Юлия Бурыгина исправно поведала, как, горько плача, трясясь и смертельно боясь, наблюдала из своего укрытия за ужасными событиями.
– Почему же вы не позвали на помощь? – задала вопрос судья.
– Так боялась я! А вдруг на меня перекинется?
– Неужели вы вдвоем не справились бы с одним человеком. Он же явно не богатырь.
– Дык нож у него! И палка! И злой он был тогда очень. Это он сейчас тихо сидит. Испугался, видать. А когда злой – это другое дело совсем. Он матом на нас ругался. Кулаками изо всех сил махал.
– А убежать? Не пробовали? Раз так боялись?

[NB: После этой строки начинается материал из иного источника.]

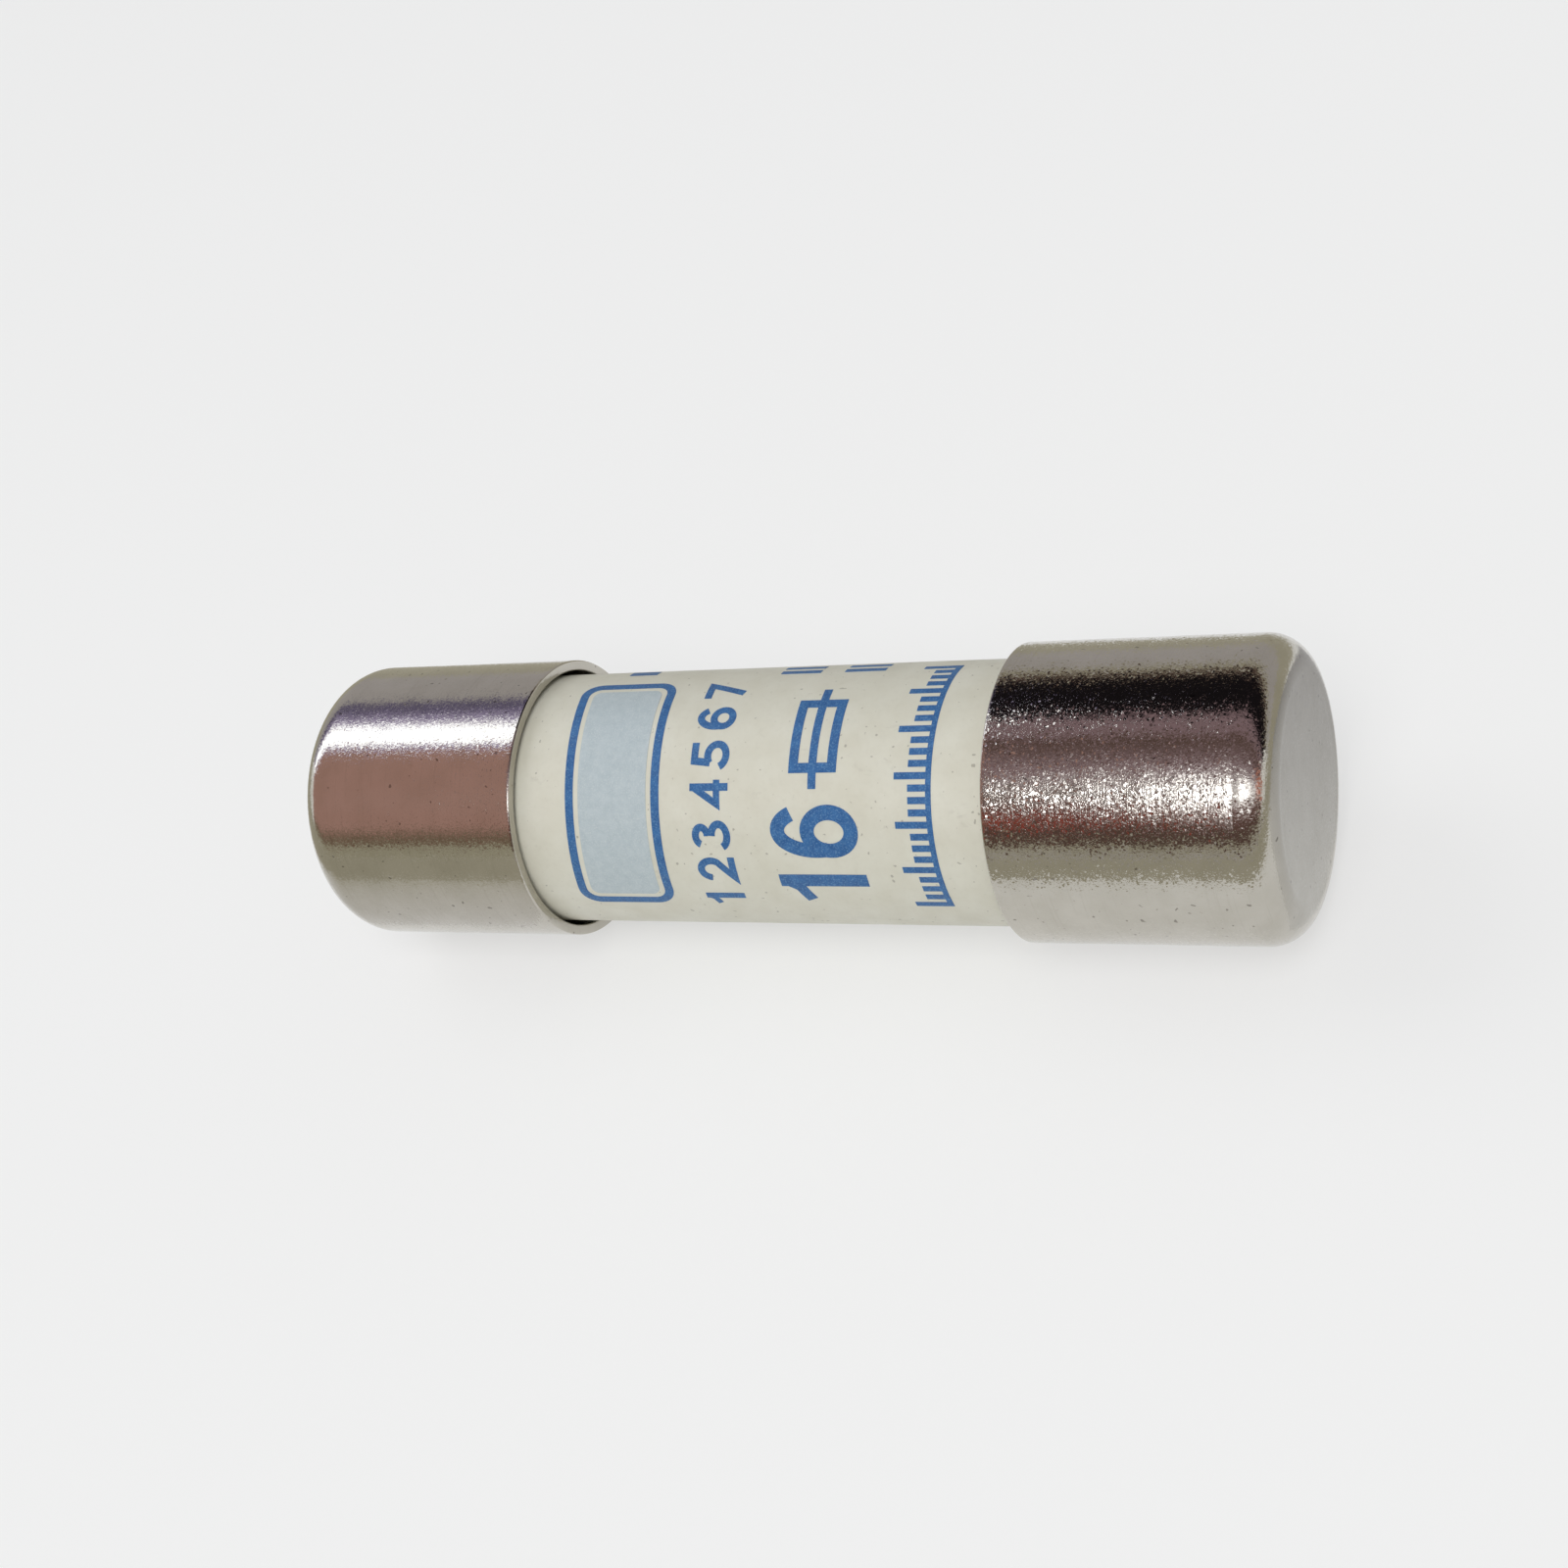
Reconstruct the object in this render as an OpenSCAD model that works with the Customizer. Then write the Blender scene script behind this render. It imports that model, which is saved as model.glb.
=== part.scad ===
// Cylindrical cartridge fuse-link, laid along X with its middle at the origin.
// A ceramic tube is closed at both ends by a thin inner cap, and a thicker contact cap goes over each one.
// A punched strip runs through quartz sand from end to end and is soldered between the two caps.

/* [Whole fuse] */
// Length over the two contact caps
fuse_len = 37.4; // [30:0.2:60]
// Outside diameter of the contact caps
cap_d = 10.4; // [8:0.1:16]

/* [Contact caps] */
// Length of a contact cap
cap_len = 9.6; // [7:0.2:13]
// Sheet thickness of a contact cap
cap_sheet = 0.38; // [0.26:0.02:0.5]
// Outside radius of the bend from the barrel to the end face
cap_corner_r = 1.3; // [0.8:0.05:1.6]
// Radius worn onto both edges of the cap's mouth
mouth_edge_r = 0.06; // [0.02:0.01:0.1]

/* [Inner caps] */
// Length of an inner cap
inner_cap_len = 5; // [3:0.25:6]
// Sheet thickness of an inner cap
inner_sheet = 0.15; // [0.1:0.01:0.25]

/* [Ceramic tube] */
// Wall of the tube
tube_wall = 1.3; // [1:0.05:1.6]

/* [Seal washers] */
// Thickness of the fibre washer between the tube and the inner cap
washer_t = 0.3; // [0.2:0.05:0.5]

/* [Fuse strip] */
// Width of the strip
strip_w = 2.4; // [1.8:0.1:3.2]
// Thickness of the strip
strip_t = 0.1; // [0.06:0.01:0.2]
// Length of the tail that is bent flat on each inner cap
tail_len = 2; // [1.4:0.1:2.6]
// Number of rows of punchings along the strip
neck_rows = 5; // [1:1:5]
// Distance from one row of punchings to the next
neck_pitch = 5; // [3.4:0.1:6]
// Diameter of the round hole in the middle of a row
neck_hole_d = 1; // [0.6:0.05:1.2]
// Width of strip left on each side of the hole
neck_w = 0.2; // [0.12:0.01:0.3]

/* [Solder] */
// Bare ring left between the edge of the solder and the bend of the contact cap
solder_margin = 0.7; // [0.3:0.05:1.2]
// Thickness of the solder layer
solder_t = 0.35; // [0.25:0.05:0.5]

/* [Clearances] */
// Radial clearance between the tube and an inner cap, and between the two caps
cap_fit = 0.01; // [0.01:0.01:0.04]
// Clearance all round the strip where it passes through a slot
slot_clear = 0.1; // [0.05:0.01:0.2]
// Radial clearance between a washer and the inner cap's inside corner
washer_clear = 0.05; // [0.02:0.01:0.15]
// Radial clearance between the sand column and the tube's bore
sand_clear = 0.01; // [0.01:0.01:0.05]

/* [Hidden] */
$fn = 96;

// The two ends, as the direction of X in which each one points
LEFT = -1;
RIGHT = 1;

// How far a cut runs past the face that it opens
CUT = 0.5;

// Radii, from the contact cap inwards
cap_r = cap_d / 2;
inner_cap_r = cap_r - cap_sheet - cap_fit;
tube_r = inner_cap_r - inner_sheet - cap_fit;
bore_r = tube_r - tube_wall;
sand_r = bore_r - sand_clear;

// Each bend is the inside of the bend around it, so that the caps and the tube's edge nest at any size
inner_corner_r = cap_corner_r - cap_sheet;
tube_edge_r = inner_corner_r - inner_sheet;
washer_r = inner_cap_r - inner_corner_r - washer_clear;
solder_r = cap_r - cap_corner_r - solder_margin;

// Distances from the middle of the fuse to one end's faces, from the outside inwards
end_face = fuse_len / 2;
solder_face = end_face - cap_sheet;
inner_cap_face = solder_face - solder_t;
washer_face = inner_cap_face - inner_sheet;
tube_face = washer_face - washer_t;

// Half-round notch in the strip's edges, which leaves neck_w beside the hole
notch_r = strip_w / 2 - neck_hole_d / 2 - neck_w;

// Turns what is drawn along +Z so that it points out of one end of the fuse
module towards(end) {
    rotate([0, end * 90, 0])
        children();
}

// What a corner rounded to radius r leaves outside it, with the centre of the round at the origin
module corner_cut(r) {
    difference() {
        square(r + CUT);
        circle(r);
    }
}

// Solid round bar from z = 0 to z = len, whose far edge is rounded
module round_ended_bar(r, len, edge_r) {
    rotate_extrude()
        difference() {
            square([r, len]);
            translate([r - edge_r, len - edge_r])
                corner_cut(edge_r);
        }
}

// Drawn cup whose end face is at z = face and whose mouth looks down
module drawn_cup(r, len, sheet, corner_r, face) {
    translate([0, 0, face - len])
        difference() {
            round_ended_bar(r, len, corner_r);
            translate([0, 0, -CUT])
                round_ended_bar(r - sheet, len - sheet + CUT, corner_r - sheet);
        }
}

// Rings to cut away, which round the outer and the inner edge of a cap's mouth at z = 0
module mouth_edges(r, sheet, edge_r) {
    rotate_extrude() {
        translate([r - edge_r, edge_r])
            mirror([0, 1])
                corner_cut(edge_r);
        translate([r - sheet + edge_r, edge_r])
            mirror([1, 0])
                mirror([0, 1])
                    corner_cut(edge_r);
    }
}

// Slot through which the strip leaves, cut from z = low to z = high
module strip_slot(low, high) {
    slot_t = strip_t + 2 * slot_clear;
    slot_w = strip_w + 2 * slot_clear;
    translate([-slot_t / 2, -slot_w / 2, low])
        cube([slot_t, slot_w, high - low]);
}

// Glazed ceramic body, open at both ends
module ceramic_tube() {
    color("ivory")
        difference() {
            union() {
                towards(LEFT)
                    round_ended_bar(tube_r, tube_face, tube_edge_r);
                towards(RIGHT)
                    round_ended_bar(tube_r, tube_face, tube_edge_r);
            }
            translate([-tube_face - CUT, 0, 0])
                towards(RIGHT)
                    cylinder(r = bore_r, h = 2 * (tube_face + CUT));
        }
}

// Nickel-plated outer cap that the fuse holder's clip grips
module contact_cap(end) {
    color("silver")
        towards(end)
            difference() {
                drawn_cup(cap_r, cap_len, cap_sheet, cap_corner_r, end_face);
                translate([0, 0, end_face - cap_len])
                    mouth_edges(cap_r, cap_sheet, mouth_edge_r);
            }
}

// Thin cap pressed straight onto the tube, with a slot for the strip
module inner_cap(end) {
    color("darkgoldenrod")
        towards(end)
            difference() {
                drawn_cup(inner_cap_r, inner_cap_len, inner_sheet, inner_corner_r, inner_cap_face);
                strip_slot(washer_face - CUT, inner_cap_face + CUT);
            }
}

// Fibre disc that keeps the sand in, with a slot for the strip
module seal_washer(end) {
    color("tan")
        towards(end)
            difference() {
                translate([0, 0, tube_face])
                    cylinder(r = washer_r, h = washer_t);
                strip_slot(tube_face - CUT, washer_face + CUT);
            }
}

// Outline of the strip between its two bends, flat in the XY plane
module strip_outline() {
    first_row = -(neck_rows - 1) / 2 * neck_pitch;
    difference() {
        square([2 * inner_cap_face, strip_w], center = true);
        for (row = [0 : neck_rows - 1])
            translate([first_row + row * neck_pitch, 0]) {
                circle(d = neck_hole_d);
                for (edge = [-1, 1])
                    translate([0, edge * strip_w / 2])
                        circle(r = notch_r);
            }
    }
}

// Straight run of the strip through the sand
module strip_run() {
    translate([0, 0, -strip_t / 2])
        linear_extrude(height = strip_t)
            strip_outline();
}

// Tail of the strip, bent flat on the outside of an inner cap
module strip_tail(end) {
    towards(end)
        translate([-strip_t / 2, -strip_w / 2, inner_cap_face])
            cube([tail_len, strip_w, strip_t]);
}

// Silver strip, whose punched rows of necks melt first
module fuse_strip() {
    color("gainsboro")
        union() {
            strip_run();
            strip_tail(LEFT);
            strip_tail(RIGHT);
        }
}

// Solder that joins the strip's tail and both caps
module solder_joint(end) {
    color("slategray")
        difference() {
            towards(end)
                translate([0, 0, inner_cap_face])
                    cylinder(r = solder_r, h = solder_t);
            strip_tail(end);
        }
}

// Sand column that fills the bore and the strip's punchings
module quartz_sand() {
    color("wheat")
        difference() {
            translate([-tube_face, 0, 0])
                towards(RIGHT)
                    cylinder(r = sand_r, h = 2 * tube_face);
            strip_run();
        }
}

ceramic_tube();
contact_cap(LEFT);  // contact_cap_left
contact_cap(RIGHT);  // contact_cap_right
inner_cap(LEFT);  // inner_cap_left
inner_cap(RIGHT);  // inner_cap_right
seal_washer(LEFT);  // seal_washer_left
seal_washer(RIGHT);  // seal_washer_right
fuse_strip();
solder_joint(LEFT);  // solder_joint_left
solder_joint(RIGHT);  // solder_joint_right
quartz_sand();
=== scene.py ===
"""Cartridge fuse with a glazed ceramic tube and two nickel-plated contact caps.

Lengths are in metres. Only the print, which is laid out on the flat, the noise in the materials
and the camera's lens go by millimetres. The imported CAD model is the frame: the tube's axis is X,
the middle is the origin and +Z is up.
"""

import math

import bmesh
import bpy
from mathutils import Matrix, Vector
from mathutils.geometry import delaunay_2d_cdt


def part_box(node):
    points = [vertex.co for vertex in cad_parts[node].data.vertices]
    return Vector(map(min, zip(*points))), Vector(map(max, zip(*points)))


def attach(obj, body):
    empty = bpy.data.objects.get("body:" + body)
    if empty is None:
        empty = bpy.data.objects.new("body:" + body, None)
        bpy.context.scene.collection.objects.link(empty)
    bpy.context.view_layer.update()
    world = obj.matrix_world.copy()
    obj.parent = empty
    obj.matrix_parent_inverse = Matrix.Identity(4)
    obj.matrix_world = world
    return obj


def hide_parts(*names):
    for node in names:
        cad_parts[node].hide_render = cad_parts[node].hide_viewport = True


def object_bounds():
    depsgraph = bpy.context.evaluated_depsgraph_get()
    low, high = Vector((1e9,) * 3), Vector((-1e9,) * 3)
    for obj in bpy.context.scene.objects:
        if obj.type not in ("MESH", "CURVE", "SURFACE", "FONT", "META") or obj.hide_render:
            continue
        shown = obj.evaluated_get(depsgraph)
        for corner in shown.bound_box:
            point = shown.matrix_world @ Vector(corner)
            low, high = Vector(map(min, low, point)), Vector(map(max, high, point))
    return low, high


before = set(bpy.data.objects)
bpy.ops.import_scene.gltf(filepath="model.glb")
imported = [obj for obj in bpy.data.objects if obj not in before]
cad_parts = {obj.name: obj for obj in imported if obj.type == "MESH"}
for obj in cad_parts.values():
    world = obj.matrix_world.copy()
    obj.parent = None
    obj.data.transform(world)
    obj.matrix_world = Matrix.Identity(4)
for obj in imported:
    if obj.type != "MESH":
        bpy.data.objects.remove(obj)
cad_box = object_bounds()
scene = bpy.context.scene
MM = 0.001


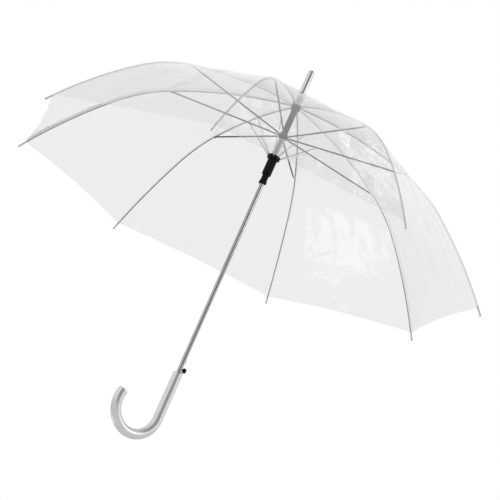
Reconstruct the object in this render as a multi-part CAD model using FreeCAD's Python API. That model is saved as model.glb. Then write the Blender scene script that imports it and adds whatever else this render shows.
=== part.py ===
import FreeCAD, Part
import math
import os

V = FreeCAD.Vector

# Clear dome umbrella with an automatic stick frame, open.
# Origin: on the shaft's axis, about half way down the straight grip. +Z runs up the shaft to the ferrule.
# The hook curls towards +X, the push button looks towards -X, and rib 1 points along +X.
# Every rib and its stretcher and stay are drawn in the XZ plane, then turned about Z.

# ---- Driving dimensions, mm ----
RIBS = 8
STEP_DEG = 360.0 / RIBS

CROWN_Z = 636.5          # underside reference of the crown, above the origin

SHAFT_R = 4.5            # steel tube, 9 mm
SHAFT_WALL = 0.6
SHAFT_TOP = CROWN_Z + 45.0
SHAFT_BOTTOM = -8.0

# Rib centre line: the pivot at the crown, the first slope, then (arc length, slope at its end)
RIB_PIVOT = (7.2, CROWN_Z - 3.0)
RIB_SLOPE = 4.0
INNER_ARCS = [(101.3, 11.5), (147.0, 21.0)]
OUTER_ARCS = [(120.0, 42.0), (209.0, 54.0)]
RIB_W = 2.4
RIB_H = 2.0
RIB_T = 0.35
EYE_R = 1.3
EYE_HALF = 0.6           # half the thickness of a rib's inner eye
JOINT_DROP = 3.0         # stretcher joint below the rib's centre line
INNER_START = 7.5        # where the channel section starts, along the rib
INNER_END_GAP = 1.5      # channel end before the joint
OUTER_START_GAP = 3.0    # channel start after the joint
JOINT_R = 1.7
JOINT_PIN_R = 0.75
RUN_CLEAR = 0.05         # radial running clearance of pins

TIP_LENGTH = 15.0
TIP_OVER = 8.0           # how far a tip cap reaches back over its rib
TIP_R = 1.9
TIP_BALL_R = 2.2

# Film canopy
FILM_OFFSET = 2.0        # film underside above the rib's centre line
FILM_T = 0.2
FILM_HEM = 564.3         # hem, measured along the rib
FILM_HOLE_R = 5.5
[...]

– Я не знаю… – опустила глаза Бурыгина. – Но… Я все видела… Я все скажу…
– Говорите, – вздохнула судья, снова заскучав.
Наличие свидетеля преступления почти на сто процентов решало исход дела. Так объяснил им адвокат. Конечно, если результаты медицинской экспертизы не опровергнут показания «потерпевшей» и «очевидицы».
Бурыгина повествовала. Как накинулся на ее подругу негодяй, как угрожал, как навалился, как совершил насилие. Как непрестанно материл, что было мочи, а потом «делал оральный секс» ее несчастной подруге.
Говорила она без запинки, даже в ладонь не заглядывала. Хорошо заучила текст. Молодец. Такая – пригодится!
Все шло по заведенному порядку. Выступал представитель правоохранительных органов. Он очень четко и кратко поведал, как к ним в отделение обратилась потерпевшая Кононенко. Провели экспертизу. Опросили свидетельницу. Потом поехали к подсудимому. Тот все напрочь отрицал. Привезли в отделение. Завели уголовное дело. Взяли подписку о невыезде. Все как положено. Провели следственные мероприятия…
– Передайте, пожалуйста, результаты экспертизы, – велела судья.
– Они… это… они утеряны были. Их майор Петрук вез в общественном транспорте. В электричке. И утерял. Вот акт. Майору был объявлен выговор.
Акт об утере результатов экспертизы был немедленно передан судье.
Цинизм происходящего даже не поражал. Очевидно, к подобному ведению судебных дел привыкли, как к скучным будням.